Reading the comment I assume what the inspector was looking for was a box mounted on the wall with conduit running down the wall to the box. And, if you have to go through a wall it has a box on the outside and one on the inside and the wire is routed from inside to outside through a conduit that runs through the wall and connects the boxes. You cannot snake an exposed cable inside a wall cavity. Our cables in the wall were placed in metal flex conduit so the cable cannot easily be drilled into. All conduits terminate into a box.

The only cable that is not in conduit that runs through a wall is Cat 6 Ethernet.
That is how my main breaker box outside is passed into the backup panel, back knockout on both boxes as they exist on the boxes with a 3", I think as it is large dia. short conduit. Passed.

By exposed cable do you mean without it's jacket? My 100A cables are in wall cavity in its jacket.
 
Is not uncommon for two different inspectors to come to two different conclusions.

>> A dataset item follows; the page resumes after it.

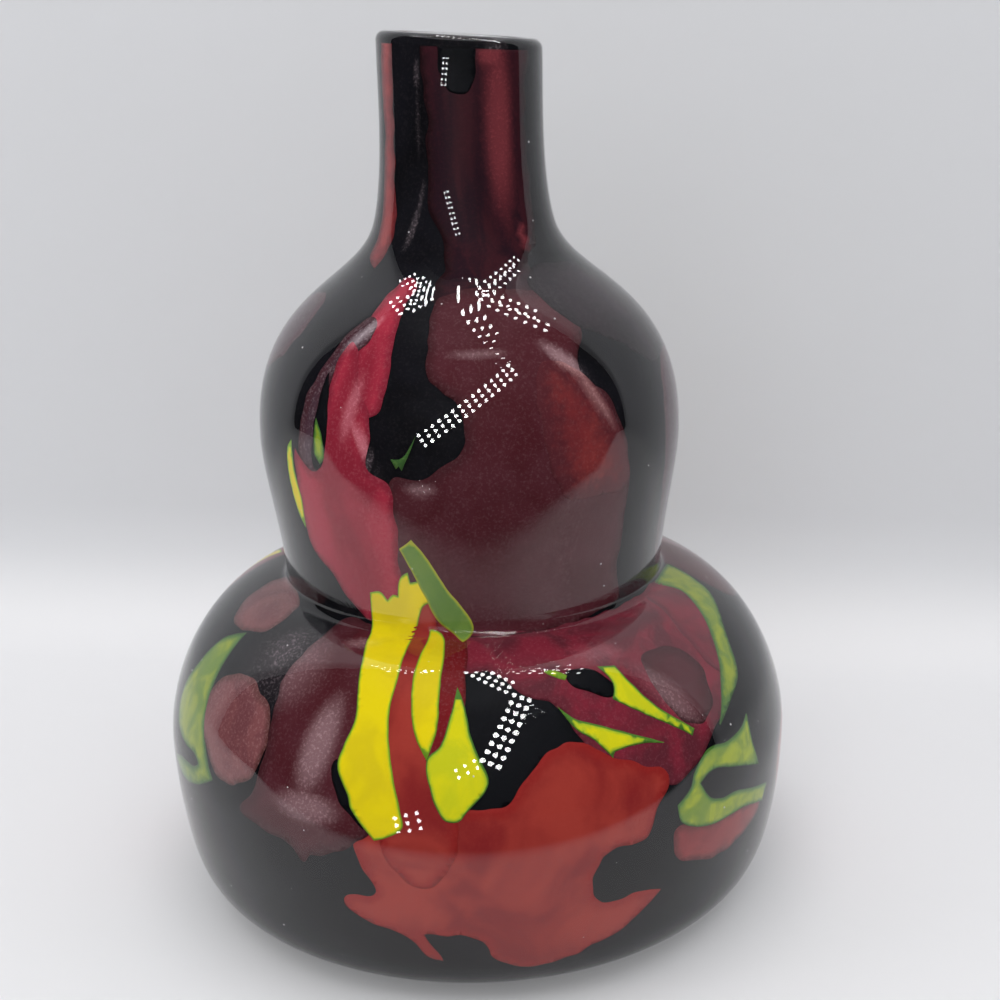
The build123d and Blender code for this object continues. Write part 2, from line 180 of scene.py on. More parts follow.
foldCentre = Vector((outline["waist"][0] + outline["waistFold"], outline["waist"][1]))
footEdge = (outline["footRadius"], 0)
lipStart = (outline["lipRadius"], outline["height"] - outline["lipBand"])
shoulderEnd = foldCentre - squareOut(heading["shoulder"], outline["waistFold"])
waistStart = foldCentre - squareOut(heading["waist"], outline["waistFold"])
heel, lowerBulb, upperBulb, neckBase = [
    outline[name] for name in ("heel", "lowerBulb", "upperBulb", "neckBase")]
floorRun = outline["floorRun"]
floorSpan = span((0, outline["floorRise"]), "level", floorRun, footEdge, "foot", floorRun)
lowerSpans = [
    span(footEdge, "foot", run["foot"], heel, "heel", run["heelBelow"]),
    span(heel, "heel", run["heelAbove"], lowerBulb, "upright", run["bulbBelow"]),
    span(lowerBulb, "upright", run["bulbAbove"], shoulderEnd, "shoulder", run["shoulder"]),
]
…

Tesla is not foolish. They know their installations will be inspected and take care to see that code is followed, however some inspectors look for different things than others, and it is expected that from time to time an installation will not please any specific city inspector.

In my case, one of the plackards was incorrect. Installers needed to make a running change to fit better on the roof, and inspector noticed it. Tesla made a new plackard and a couple days later 2nd inspector inspector gave approval. EZ fix.

Tesla rep mentioned that they knew customers were interested in gettting their tax credit this year and were moving as fast as they could to get installations before the Christmas time off and EOY.